From late 2013, CRIB has been on the lookout for a competent party for the supply, installation, commissioning and maintenance of a robust IT solution.
The original Expression of Interests drew 12 responses out of which five were shortlisted for Request for Proposals.
Thereafter, CRIB had undertaken site visits for two vendors but, following sojourns in South Africa and Australia, the respective parties were dropped for reasons best known to CRIB. Insiders later said that CRIB had pursued an Italian supplier which is allegedly being championed by those with vested interests at a much higher cost than the most qualified bidder, who is said to be the world’s leading supplier of credit information automation solutions. The latter had also suggested a more practical and prudent solution though such representations to CRIB management had fallen on deaf ears.

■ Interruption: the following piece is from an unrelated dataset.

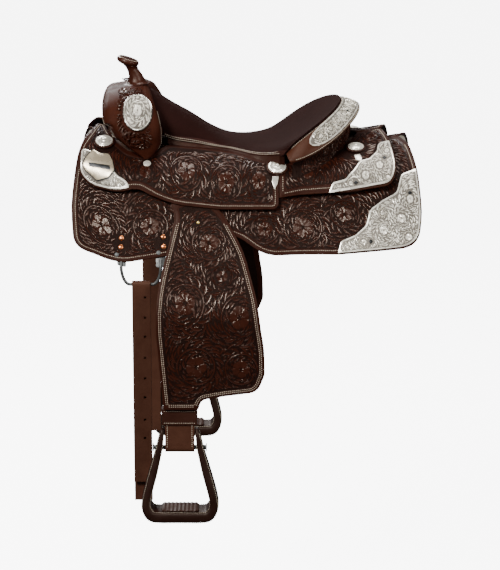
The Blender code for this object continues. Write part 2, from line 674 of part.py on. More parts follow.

Daily FT learns that given the seriousness of the situation and apparent unfair treatment, necessary representation was made to the Prime Minister’s Office requesting a proper probe into the matter. Notwithstanding this development, insiders say the CRIB management is allegedly trying to rush its preferred party through for the automation contract via the approval of the Board.
Sources alleged that CRIB as well as the hired consultancy firm had not followed best practices in a transparent manner with regard to the tender and an improper conclusion to the deal would jeopardise CRIB, which plays a key role in the overall soundness of the financial services industry.